The args here are the csv file being reconciled against (i.e. sample/reps.tsv), the idcol item and the “name” column used to do the actual reconciliation. These two columns are expected to be found on the first line of the csv file.

If the encoding is wrong or you’re using the wrong separator then the parser might not recognize that these are separate columns. The default separator should work.

If you’re asking how these args get passed through to the code that’s failing I can walk you through it but the stack trace should tell you the files and lines you should look at.

gitonthescene commented 2 years ago

FWIW, I plan to issue a release soon with a change mentioned in the other issue which should more seamlessly handle various csv file encodings.

I’ll leave this issue open another week but if I don’t hear back, I’ll assume your issue has been resolved.

[EDIT] The release is now complete. You might want to start from scratch to see if this simply takes care of your issue.

gitonthescene commented 2 years ago

@woody544 Just checking in if everything’s working for you. If I don’t hear back, I’ll close this out next week.

yochannah commented 1 year ago

I had the same issue today, and eventually managed to figure out that for me the problem was that csv-reconcile thought all my column names were in fact one big column, e.g. ["Column1\tColumn2\tColumn3\tColumn4"]. Once I knew the issue it was easy enough for me to set up the config to tell it to split on \t.

I figured this out by adding a print statement in intidb.py just before line 87, stating what columns I had available to choose from.
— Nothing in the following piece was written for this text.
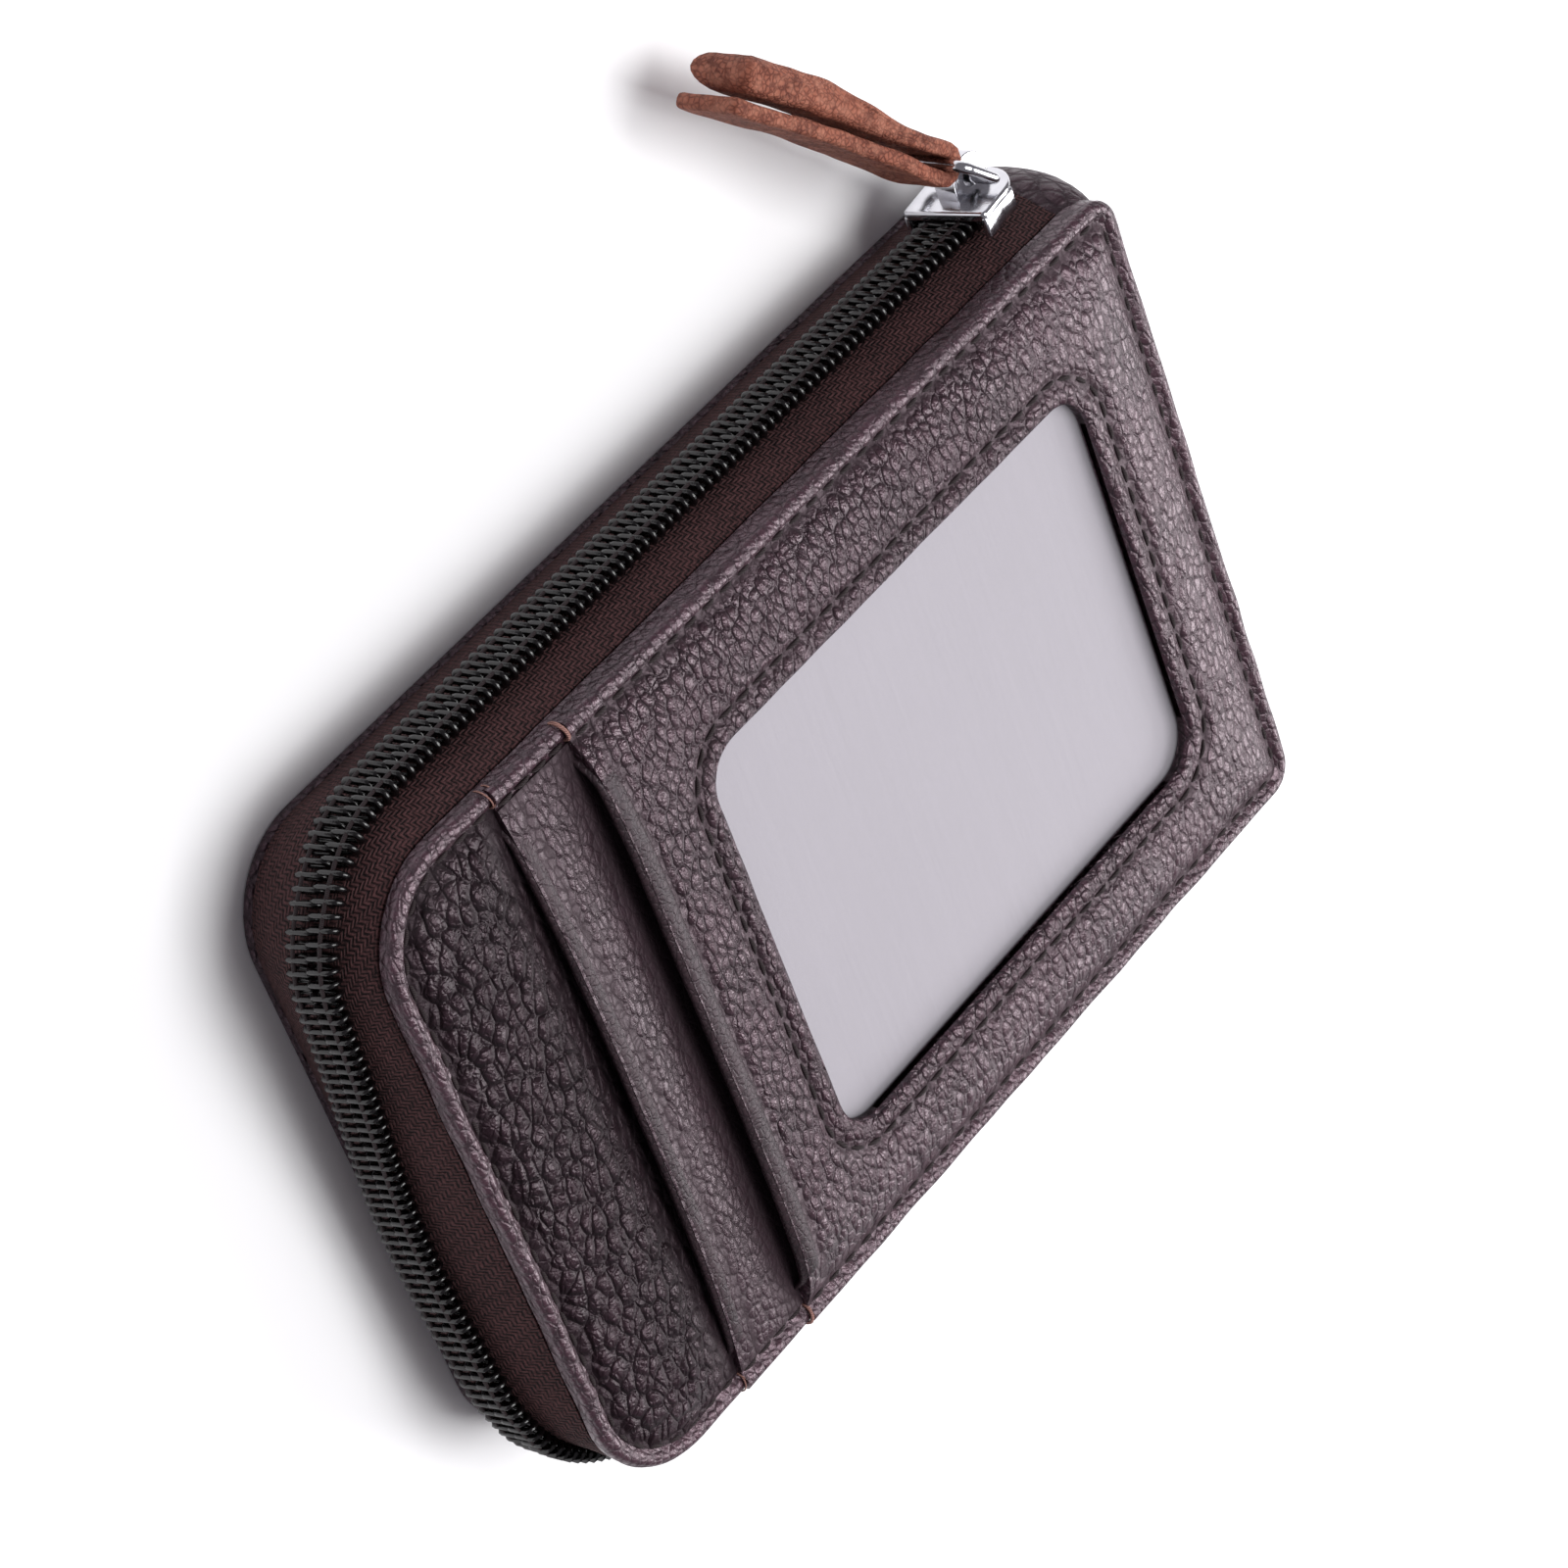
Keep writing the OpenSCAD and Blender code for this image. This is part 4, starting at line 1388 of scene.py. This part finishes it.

This might help others in the future if they're struggling to figure it out - would it be useful if I made a PR that did this? I don't know enough python to know if it's an appropriately pythonic way to behave ;)

gitonthescene commented 1 year ago

Instead of a print statement maybe it would be better to have clearer error messages. Would you be able to give me exact steps to reproduce include the csv to use?